◆ **DATA**
#####
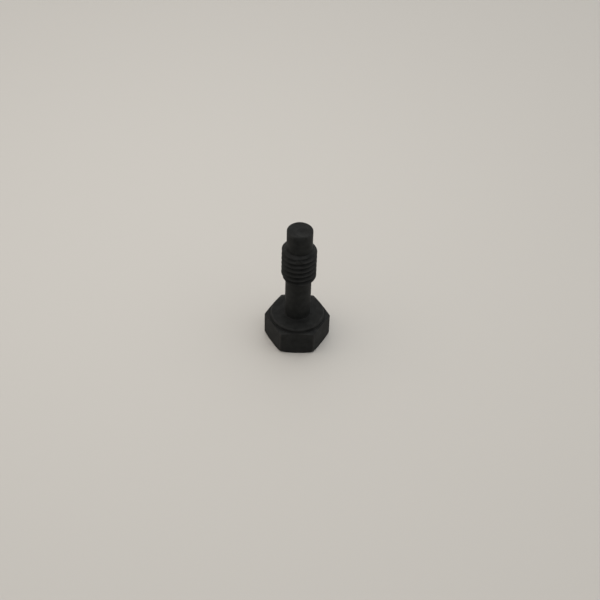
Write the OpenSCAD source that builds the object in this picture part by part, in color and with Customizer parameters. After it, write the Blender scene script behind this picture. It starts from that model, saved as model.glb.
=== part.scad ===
// Hex head captive screw: head, washer face, thin shank, short thread and dog point.
// The screw stands on the end face of its head, and its axis is the Z axis.

/* [Head] */
// Width of the hexagon across its flats
head_across_flats = 10; // [8:0.1:14]
// Height of the hexagon
head_height = 4.7; // [2:0.1:10]
// Diameter at which the chamfer leaves the end face
end_chamfer_d = 10.1; // [7:0.1:11]
// Slope of the end chamfer, from the end face
end_chamfer_angle = 30; // [10:1:40]
// Diameter at which the chamfer leaves the bearing side
bearing_chamfer_d = 10; // [9.6:0.1:11]
// Slope of the chamfer on the bearing side
bearing_chamfer_angle = 16; // [5:1:40]

/* [Washer face] */
// Diameter of the raised washer face
washer_face_d = 9.4; // [7:0.1:9.6]
// Height of the washer face above the hexagon
washer_face_height = 0.75; // [0.3:0.05:2]
// Break on the rim of the washer face
washer_rim_break = 0.2; // [0.05:0.01:0.25]

/* [Shank] */
// Length of the plain shank, from the washer face to the thread
shank_length = 8.55; // [3:0.05:40]
// Room between the shank and the tapped hole that it hangs in, across the diameter
shank_clearance = 0.45; // [0.3:0.01:2]
// Radius of the fillet under the head
underhead_fillet = 0.1; // [0.05:0.05:0.6]

/* [Thread] */
// Major diameter of the thread
thread_d = 6; // [5:0.05:8]
// Pitch of the thread
thread_pitch = 1; // [0.7:0.05:1.25]
// Length of the thread
thread_length = 6.3; // [3:0.05:9]
// Direction in which the crest leaves the shank end of the thread
thread_start_angle = 200; // [0:5:355]
// Height of the lead-in chamfer at the point end
lead_in_height = 0.4; // [0.2:0.05:1.5]
// Height of the run-out chamfer at the shank end
run_out_height = 0.25; // [0.1:0.05:1.5]
// Width of the flat step left at each end of the thread
end_step = 0.1; // [0.05:0.01:0.14]

/* [Dog point] */
// Length of the dog point
dog_length = 3.85; // [1:0.05:12]
// Room between the dog point and the tapped hole that it enters, across the diameter
dog_clearance = 0.5; // [0.3:0.01:2]
// Edge break round the tip
dog_edge_break = 0.2; // [0.05:0.01:0.5]
// Diameter of the centre mark in the tip
centre_mark_d = 2.2; // [0.4:0.1:2.4]
// Depth of the centre mark
centre_mark_depth = 0.3; // [0.05:0.05:0.8]

/* [Hidden] */

finish_colour = [0.05, 0.05, 0.055];

// Basic 60 degree thread form: the sharp triangle, its root depth and its tapped hole
flank_half_angle = 30;
sharp_height = thread_pitch / (2 * tan(flank_half_angle));
root_depth = sharp_height * 17 / 24;
tapped_hole_d = thread_d - sharp_height * 5 / 4;

// Rows of points in one pitch, with the crest flat between two of them
thread_rows = 8;
// Columns of points round the axis for each step of one row
columns_per_row = 5;
thread_columns = thread_rows * columns_per_row;
row_height = thread_pitch / thread_rows;
crest_half_width = row_height / 2;
crest_half_turn = 180 / thread_rows;
rows = floor(thread_length / row_height);

// Diameters that follow from the thread
shank_d = tapped_hole_d - shank_clearance;
dog_d = tapped_hole_d - dog_clearance;

// Heights along the axis, from the end face of the head
bearing_z = head_height + washer_face_height;
thread_z = bearing_z + shank_length;
dog_z = thread_z + thread_length;
tip_z = dog_z + dog_length;

head_across_corners = head_across_flats / cos(30);
overlap = 0.5;
round_faces = 96;

// A disc whose rim slopes back by the given angle from the diameter at its face
module chamfer_cone(face_d, slope, height) {
    cylinder(h = height, d1 = face_d, d2 = face_d + 2 * height / tan(slope), $fn = round_faces);
}

// Hexagon with a corner on the X axis and both of its ends chamfered
module head() {
    intersection() {
        cylinder(h = head_height, d = head_across_corners, $fn = 6);
        chamfer_cone(end_chamfer_d, end_chamfer_angle, head_height);
        translate([0, 0, head_height])
            mirror([0, 0, 1])
                chamfer_cone(bearing_chamfer_d, bearing_chamfer_angle, head_height);
    }
}

// Washer face, fillet and shank, turned as one profile that reaches into the head and the thread
module washer_face_and_shank() {
    washer_r = washer_face_d / 2;
    shank_r = shank_d / 2;
    fillet_centre = [shank_r + underhead_fillet, bearing_z + underhead_fillet];
    rotate_extrude($fn = round_faces)
        difference() {
            polygon([
                [0, head_height - overlap],
                [washer_r, head_height - overlap],
                [washer_r, bearing_z - washer_rim_break],
                [washer_r - washer_rim_break, bearing_z],
                [fillet_centre.x, bearing_z],
                [fillet_centre.x, fillet_centre.y],
                [shank_r, fillet_centre.y],
                [shank_r, thread_z + overlap],
                [0, thread_z + overlap]
            ]);
            translate(fillet_centre)
                circle(r = underhead_fillet, $fn = round_faces);
        }
}

// Depth of the groove at a number of turns from the middle of a crest
function groove_depth(turns) =
    let (from_crest = abs(turns - round(turns)) * thread_pitch)
    min(root_depth, max(0, (from_crest - crest_half_width) / tan(flank_half_angle)));

// Radius that the chamfers at the two ends of the thread leave at a height above its start
function end_limit(height) =
    let (
        major_r = thread_d / 2,
        start_r = shank_d / 2 + end_step,
        finish_r = dog_d / 2 + end_step,
        start_limit = start_r + (major_r - start_r) * height / run_out_height,
        finish_limit = finish_r + (major_r - finish_r) * (thread_length - height) / lead_in_height
    )
    min(start_limit, finish_limit);

// One point of the thread: rows climb the helix, and an end ring closes each end of a column
function thread_point(column, row) =
    let (
        step = floor(column / columns_per_row),
        climb = (column % columns_per_row + 0.5) / columns_per_row,
        height = row < 0 ? 0 : row == rows ? thread_length : (row + climb) * row_height,
        form_r = thread_d / 2 - groove_depth((row - step - 0.5) / thread_rows),
        r = row < 0 || row == rows ? end_limit(height) : min(form_r, end_limit(height)),
        angle = crest_half_turn + 360 * (column + 0.5) / thread_columns
    )
    [r * cos(angle), r * sin(angle), height];

// Thread with true helical flanks, as one closed surface of quads
module thread() {
    column_points = rows + 2;
    points = [
        for (column = [0 : thread_columns - 1])
            for (row = [-1 : rows])
                thread_point(column, row)
    ];
    // Number of a point, counting the start ring as row -1 and the finish ring as the last row
    function at(column, row) = (column % thread_columns) * column_points + row + 1;
    // Strips between columns that keep their rows, and the strips where every row moves up by one
    level = [for (column = [0 : thread_columns - 1]) if ((column + 1) % columns_per_row != 0) column];
    moving = [for (column = [0 : thread_columns - 1]) if ((column + 1) % columns_per_row == 0) column];
    faces = [
        for (column = level)
            for (row = [-1 : rows - 1])
                each [
                    [at(column, row), at(column, row + 1), at(column + 1, row + 1)],
                    [at(column, row), at(column + 1, row + 1), at(column + 1, row)]
                ],
        for (column = moving)
            for (row = [-1 : rows - 2])
                each [
                    [at(column, row), at(column, row + 1), at(column + 1, row + 2)],
                    [at(column, row), at(column + 1, row + 2), at(column + 1, row + 1)]
                ],
        for (column = moving)
            each [
                [at(column, -1), at(column + 1, 0), at(column + 1, -1)],
                [at(column, rows - 1), at(column, rows), at(column + 1, rows)]
            ],
        [for (column = [0 : thread_columns - 1]) at(column, -1)],
        [for (column = [thread_columns - 1 : -1 : 0]) at(column, rows)]
    ];
    translate([0, 0, thread_z])
        rotate([0, 0, thread_start_angle])
            polyhedron(points = points, faces = faces, convexity = 10);
}

// Plain pilot with a broken edge and a shallow centre mark, which starts inside the thread
module dog_point() {
    dog_r = dog_d / 2;
    rotate_extrude($fn = round_faces)
        polygon([
            [0, thread_z + overlap],
            [dog_r, thread_z + overlap],
            [dog_r, tip_z - dog_edge_break],
            [dog_r - dog_edge_break, tip_z],
            [centre_mark_d / 2, tip_z],
            [0, tip_z - centre_mark_depth]
        ]);
}

// The whole screw is one piece
module captive_screw() {
    color(finish_colour)
        union() {
            head();
            washer_face_and_shank();
            thread();
            dog_point();
        }
}

captive_screw();
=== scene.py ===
import math

import bmesh
import bpy
from mathutils import Matrix, Vector


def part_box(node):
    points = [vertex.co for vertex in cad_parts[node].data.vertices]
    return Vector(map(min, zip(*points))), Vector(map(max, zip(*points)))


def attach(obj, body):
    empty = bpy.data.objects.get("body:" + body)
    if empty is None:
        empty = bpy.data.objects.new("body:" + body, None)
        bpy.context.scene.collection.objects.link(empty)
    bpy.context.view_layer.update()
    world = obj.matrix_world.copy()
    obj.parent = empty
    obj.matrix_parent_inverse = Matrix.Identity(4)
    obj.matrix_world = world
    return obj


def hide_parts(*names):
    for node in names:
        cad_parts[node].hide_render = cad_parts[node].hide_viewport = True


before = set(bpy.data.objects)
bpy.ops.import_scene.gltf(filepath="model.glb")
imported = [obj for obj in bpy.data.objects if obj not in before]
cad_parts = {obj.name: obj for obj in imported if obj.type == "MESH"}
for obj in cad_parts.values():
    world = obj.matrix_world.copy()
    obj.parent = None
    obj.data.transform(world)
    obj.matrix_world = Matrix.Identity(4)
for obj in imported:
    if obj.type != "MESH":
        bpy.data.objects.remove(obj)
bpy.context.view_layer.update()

# ---------------------------------------------------------------------------
# The head: hexagon bar, drawn to 10 mm across its flats. Both of its ends are
# chamfered in the lathe and every edge is a little rounded by tumbling. Its
# skin is laid in rings from the middle of the end face up to the washer face.
# ---------------------------------------------------------------------------

mm = 0.001
low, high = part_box("captive_screw")
across_corners = high.x - low.x
flat_apothem = across_corners / 2 * math.cos(math.pi / 6)
head_height = 4.7 * mm
end_chamfer_r = 5.05 * mm
end_chamfer_slope = math.radians(30)
bearing_chamfer_r = 5.0 * mm
bearing_chamfer_slope = math.radians(16)
corner_round = 0.25 * mm
edge_round = 0.05 * mm
# The edges are painted paler: partly rubbing, partly a painted highlight
corner_rub_and_highlight = 0.7
corner_rub_and_highlight_reach = 0.03
chamfer_rub_and_highlight = 0.3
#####
◆ **JOB**
Look through the material above and print exactly the lines from the one containing "is one piece" to the one containing "obj.data.transform(world)", both included, and nothing more.

◆ **EXPECTED OUTPUT**
// The whole screw is one piece
module captive_screw() {
    color(finish_colour)
        union() {
            head();
            washer_face_and_shank();
            thread();
            dog_point();
        }
}

captive_screw();
=== scene.py ===
import math

import bmesh
import bpy
from mathutils import Matrix, Vector


def part_box(node):
    points = [vertex.co for vertex in cad_parts[node].data.vertices]
    return Vector(map(min, zip(*points))), Vector(map(max, zip(*points)))


def attach(obj, body):
    empty = bpy.data.objects.get("body:" + body)
    if empty is None:
        empty = bpy.data.objects.new("body:" + body, None)
        bpy.context.scene.collection.objects.link(empty)
    bpy.context.view_layer.update()
    world = obj.matrix_world.copy()
    obj.parent = empty
    obj.matrix_parent_inverse = Matrix.Identity(4)
    obj.matrix_world = world
    return obj


def hide_parts(*names):
    for node in names:
        cad_parts[node].hide_render = cad_parts[node].hide_viewport = True


before = set(bpy.data.objects)
bpy.ops.import_scene.gltf(filepath="model.glb")
imported = [obj for obj in bpy.data.objects if obj not in before]
cad_parts = {obj.name: obj for obj in imported if obj.type == "MESH"}
for obj in cad_parts.values():
    world = obj.matrix_world.copy()
    obj.parent = None
    obj.data.transform(world)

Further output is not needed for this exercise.